Professor Geoffrey Brooks, head of Swinburne's High Temperature Processing Group and leader of a cluster of Australasian universities working with CSIRO said that the metal industry had a responsibility to make its production processes more sustainable.
"Aluminium production forms an important part of Australia's manufacturing chain and also provides significant jobs and export wealth. However, its production is very energy intensive, about ten times that of steel," Professor Brooks said.
"As a result, it consumes a significant part of the nation's electricity.
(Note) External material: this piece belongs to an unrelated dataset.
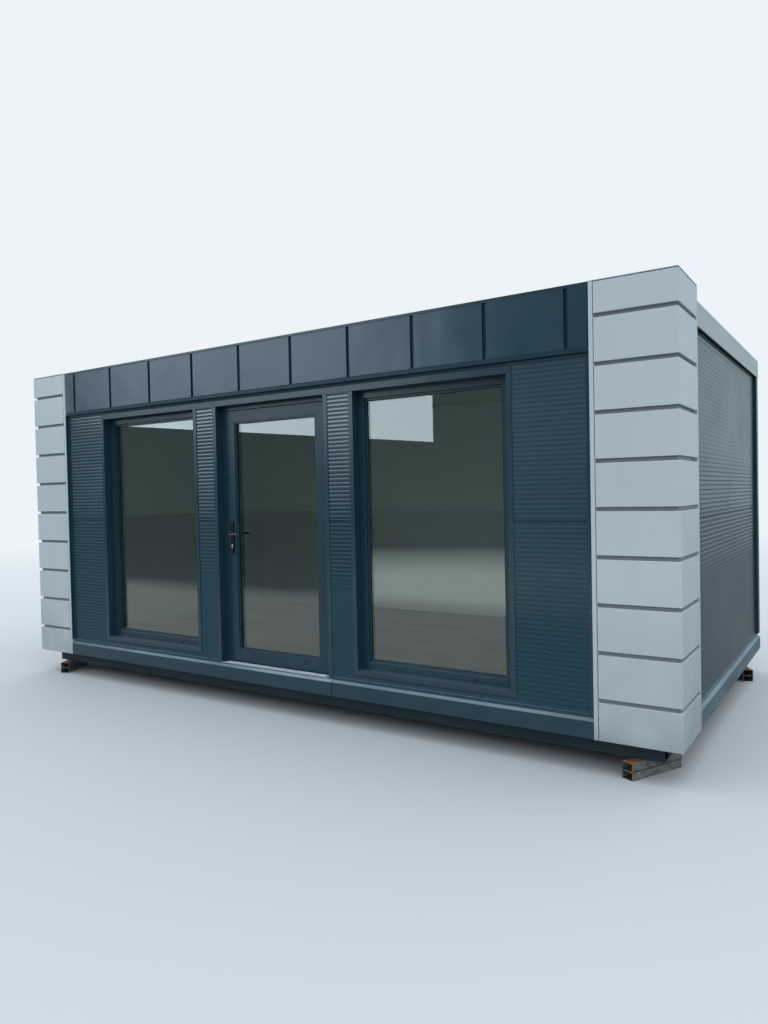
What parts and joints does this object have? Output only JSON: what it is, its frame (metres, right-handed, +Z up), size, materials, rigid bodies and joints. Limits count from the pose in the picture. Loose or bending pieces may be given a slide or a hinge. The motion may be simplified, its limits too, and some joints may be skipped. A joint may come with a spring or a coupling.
{
  "type": "container cabin",
  "caption": "Site cabin with a flat roof, ribbed steel panel walls, folded corner pilasters, tall fixed windows and a glazed door that swings inwards, set on short stacked steel tubes.",
  "frame": {"origin": "on the ground, at the middle of the cabin's outline", "axes": "+X along the glazed front, to the right of someone who looks at it; -Y out of the front; +Z up"},
  "size_m": [6.06, 3.23, 2.89],
  "materials": {
    "rusty_steel": "rusted",
    "base_paint": "satin",
    "panel_anthracite": "satin",
    "trim_anthracite": "satin",
    "cassette_grey": "satin",
    "lining_white": "matt",
    "floor_covering": "matt",
    "roof_sheet": "satin",
    "glazing": "clear",
    "threshold_metal": "ribbed",
    "fitting_black": "satin"
  },
  "bodies": {
    "cabin": {"support_tubes_lower": "rusty_steel", "support_tubes_upper": "rusty_steel", "base_rails_long": "base_paint", "base_crossmembers": "base_paint", "wall_plinth_long": "base_paint", "wall_plinth_sides": "base_paint", "floor_deck": "floor_covering", "skirt_front": "trim_anthracite", "skirt_sides": "trim_anthracite", "skirt_rear": "trim_anthracite", "front_wall_left_bay": "panel_anthracite", "front_wall_left_pier": "panel_anthracite", "front_wall_right_pier": "panel_anthracite", "front_wall_right_bay": "panel_anthracite", "front_wall_header": "panel_anthracite", "front_wall_sills": "panel_anthracite", "side_wall_left": "panel_anthracite", "side_wall_right": "panel_anthracite", "rear_wall": "panel_anthracite", "rear_corner_trims": "trim_anthracite", "lining_front": "lining_white", "lining_sides": "lining_white", "lining_rear": "lining_white", "ceiling": "lining_white", "roof_slab": "roof_sheet", "parapet_front": "roof_sheet", "parapet_returns": "roof_sheet", "roof_edge_sides": "cassette_grey", "roof_edge_rear": "cassette_grey", "fascia_carrier": "trim_anthracite", "fascia_cassettes": "trim_anthracite", "coping_front": "trim_anthracite", "coping_corners": "cassette_grey", "pilaster_carriers_front": "cassette_grey", "pilaster_carriers_side": "cassette_grey", "pilaster_left_cassettes": "cassette_grey", "pilaster_right_cassettes": "cassette_grey", "pilaster_closures": "trim_anthracite", "header_flashing": "trim_anthracite", "opening_trims": "trim_anthracite", "window_frame_left": "trim_anthracite", "window_frame_right": "trim_anthracite", "window_glass": "glazing", "door_frame": "trim_anthracite", "door_threshold": "threshold_metal", "hinge_frame_halves": "trim_anthracite"},
    "door": {"door_leaf": "trim_anthracite", "door_glass": "glazing", "door_plates": "fitting_black", "hinge_leaf_halves": "trim_anthracite"},
    "lever": {"door_lever": "fitting_black"}
  },
  "joints": [
    {"name": "door_swing", "type": "hinge", "parent": "cabin", "child": "door", "pos_m": [0.546, -1.431, 1.362], "axis": [0, 0, -1], "range_deg": [0, 105]},
    {"name": "lever_turn", "type": "hinge", "parent": "door", "child": "lever", "pos_m": [-0.46, -1.47, 1.381], "axis": [0, 1, 0], "range_deg": [0, 40], "stiffness_Nm_per_rad": 1.5, "springref_deg": -17.19}
  ]
}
In Victoria, aluminium production at Portland and Port Henry, accounts for about 20 per cent of the state's electricity consumption."
He said the introduction of the carbon tax affects the competitiveness of the aluminium industry and was a further incentive to optimise aluminium processing.
"A 20 per cent cut in energy used for aluminium production is achievable through developments in materials science and computer control systems," Professor Brooks said.
"Improvements to the process for making aluminium would have a significant impact on the greenhouse gas output of the nation and help increase the sustainability of the industry."
There are several projects currently under way. Swinburne's Professor Yos Morsi is using high speed photography and new mathematical modelling techniques to tie down the physics of the movement of bubbles in the current aluminium production process, and the dramatic effect this has on how the electrolytic cells behave.
At the University of New South Wales, Associate Professor Jie Bao is linking advanced computer control systems to aluminium processing that will limit interruption. This work already has support from industry, as producers look to limit greenhouse emissions.
Professor Mark Taylor's group at the University of Auckland is developing a process based on chloride chemistry to replace the current electrolytic process.